Leonhartsberger: Wir nehmen wahr, dass die virtuelle Teilnahme sich innerhalb kürzester Zeit stark erhöht hat und sich die „Angebote“ schneller und effizienter verbreiten. Die Menschen verbringen mehr Zeit im virtuellen Raum und hier muss man sie auch verstärkt abholen. Die Unsicherheiten erkennen wir eher beim realen „Besuch“ vor Ort, auch dieser wieder möglich ist.
Tips: Die neue Ausstellung „Fragment Form Raum“ soll Ende Jänner starten, allerdings ohne Vernissage als Eröffnung. Wird man auch dafür vermehrt auf einen Online-Auftritt setzen?

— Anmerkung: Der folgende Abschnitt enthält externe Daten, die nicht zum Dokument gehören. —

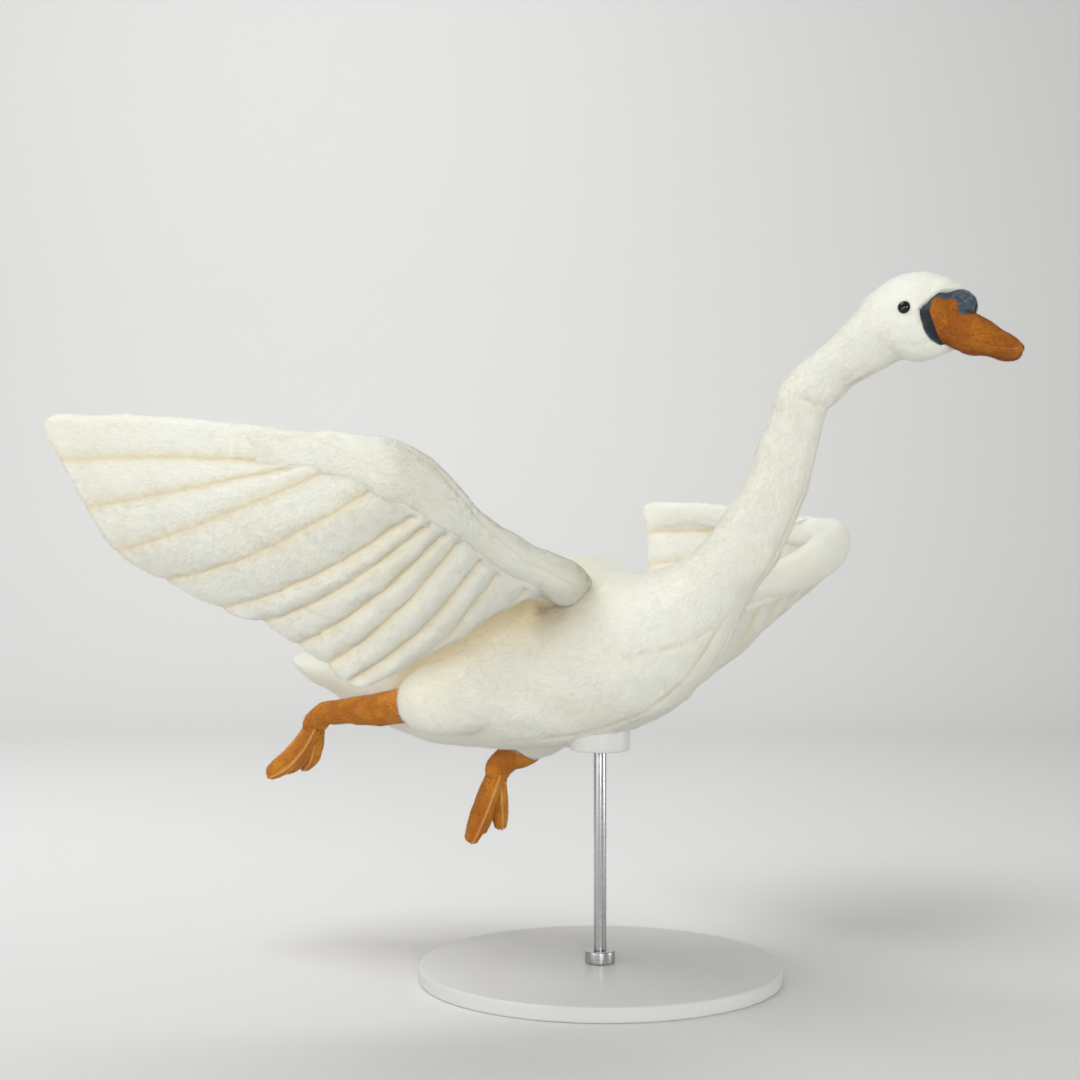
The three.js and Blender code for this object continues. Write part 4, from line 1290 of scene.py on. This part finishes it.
def plantCoat(name, skins, count, fabric, look):
    # a blade at each random root R: corners R + w/2 S, R - w/2 S and R + L (cos f D + sin f N),
    # D the lie turned by a random angle, S = N x D; its shading keeps near the skin's normal N
    rng = np.random.default_rng(sum(map(ord, name)))
    weights, normals = [], []
    for s in skins:
        p = s.points
        corner = p[:-1, :-1]
        cells = np.linalg.norm(np.cross(p[1:, :-1] - corner, p[:-1, 1:] - corner), axis=-1)
        weights.append(cells * (s.pile[:-1, :-1] + s.pile[1:, 1:]) / 2)
        normals.append(s.normals())
    total = sum(w.sum() for w in weights)
    planted = []
    for s, w, n in zip(skins, weights, normals):
        number = int(count * w.sum() / total)
        cell = np.searchsorted(np.cumsum(w), np.sort(rng.uniform(0, w.sum(), number)))
        cell = np.minimum(cell, w.size - 1)
        ring, step = np.divmod(cell, w.shape[1])
        u, v = rng.uniform(size=(2, number, 1))

        def at(field):
            # the field between a cell's four corners
            field = field if field.ndim == 3 else field[..., None]
            return ((1 - u) * ((1 - v) * field[ring, step] + v * field[ring, step + 1])
                    + u * ((1 - v) * field[ring + 1, step] + v * field[ring + 1, step + 1]))

        root, normal = at(s.points), unit(at(n))
        lie = at(s.lie)
        lie = unit(lie - (lie * normal).sum(-1, keepdims=True) * normal)
        swirl = (softNoise(root, coat["swirlSize"], coat["swirlSeed"]) * math.radians(look["swirl"])
                 + rng.normal(size=number) * math.radians(look["spread"]))[:, None]
        lie = np.cos(swirl) * lie + np.sin(swirl) * np.cross(normal, lie)
        least, more, power = coat["lifts"]
        lift = math.radians(look["lift"]) * (least + more * rng.uniform(size=(number, 1)) ** power)
        length = look["length"] * at(s.length) * rng.uniform(*coat["lengths"], (number, 1))
        tip = root + length * (np.cos(lift) * lie + np.sin(lift) * normal)
        half = np.cross(normal, lie) * look["width"] / 2 * rng.uniform(*coat["widths"], (number, 1))
        base = root - coat["root"] * normal
        shade = unit(normal + rng.normal(size=normal.shape) * look["stray"])
        uv = np.hstack([(ring[:, None] + u) / w.shape[0], (step[:, None] + v) / w.shape[1]])
        planted.append((np.stack([base + half, base - half, tip], 1), shade, at(s.seam)[:, 0],
                        at(s.dipShade)[:, 0], uv, rng.uniform(size=number)))
    corners, shade, seam, dipShade, uv, tone = (np.concatenate(x) for x in zip(*planted))
    # each blade takes the skin's seam tan and painted cream shade at its root
    fields = {"seam": seam, "dipShade": dipShade, "tone": tone}
    pieces = max(1, math.ceil(len(corners) / coat["trianglesMost"]))
    for k, part in enumerate(np.array_split(np.arange(len(corners)), pieces)):
        title = name if pieces == 1 else f"{name}{k + 1}"
        mesh = newMesh(title, toRow(corners[part].reshape(-1, 3)),
                       [np.arange(3 * len(part)).reshape(-1, 3)],
                       {key: np.repeat(value[part], 3) for key, value in fields.items()})
        patch = coat["patch"] * np.array([[-1, -0.6], [1, -0.6], [0, 1]])
        layer = mesh.uv_layers.new(name="OFBake")
        layer.data.foreach_set("uv", np.clip(uv[part][:, None] + patch, 0, 1).ravel())
        mesh.normals_split_custom_set_from_vertices(turnOnly(np.repeat(shade[part], 3, 0)))
        addPiece(title, mesh, fabric["pile"])


long, short = coat["white"], coat["velvet"]
plantCoat("coatBody", [bodySkin], blades["body"], white, long)
for sideName, wingParts in wingSkins.items():
    plantCoat("coatWing" + sideName.capitalize(), wingParts, blades["wing"], white, long)
for sideName, (thigh, shank, footSkins) in legSkins.items():
    title = sideName.capitalize()
    plantCoat("coatThigh" + title, [thigh], blades["thigh"], white, long)
    plantCoat("coatLeg" + title, [shank] + footSkins, blades["leg"], ginger, short)
plantCoat("coatPatch", [faceSkins["facePatch"]], blades["patch"], slate, short)
plantCoat("coatBill", [faceSkins["billUpper"], faceSkins["billLower"]], blades["bill"], ginger,
          short)
print("coat planted")

bpy.context.view_layer.update()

Leonhartsberger: Aufgrund des aktuellen Lockdowns müssen wir die Ausstellungsöffnung mit den Künstlerinnen Petra Sandner, Ekaterina Fischnaller und Katharina Acht in der 44er Galerie, auf Donnerstag, 28. Jänner, verschieben. Natürlich werden wir auch diese Ausstellung mit umfassenden digitalen Angeboten ergänzen. Einerseits um einen sicheren Besuch in wenig planbaren Zeiten zu ermöglichen und andererseits um auch die Künstlerinnen und ihre Werke entsprechend zu präsentieren und in den Vordergrund zu stellen. Welche Arten der Online-Vermittlung das sein werden, kann dann von Jeder und Jedem selbst erforscht werden.
Tips: Kam der „Anstoß“ vielleicht auch gerade zur rechten Zeit und man kann mit Online Angeboten auch in der Zeit nach Corona einen Mehrwert für Kulturbegeisterte Menschen schaffen?
Leonhartsberger: Wie gesagt beschreiten wir schon seit Jahren im Kulturbereich den Weg hin zum Virtuellen. Heuer war man sicherlich stärker gefordert, neue Möglichkeiten zu finden, um den Menschen trotz der schwierigen Umstände Kunst und Kultur näher zu bringen. Die neuen Lösungen sollten jedenfalls als Inspiration für die Zukunft gesehen und ins weitere Tun integriert werden. Auch wenn das Jahr herausfordernd war und die Umstellung für alle mühsam ist, kann man das Beste daraus machen und sollte offen sein für Veränderung. Wie die Zukunft „nach der Pandemie“ aussieht weiß keiner. Meines Erachtens kann der Weg nur der sein, weiterhin offen und kreativ zu sein, um Menschen weiterhin Kunst und Kultur näher zu bringen. Und im Falle einer wieder einkehrenden „Normalität“ können wir die Erfahrungen dieser Zeit produktiv nutzen.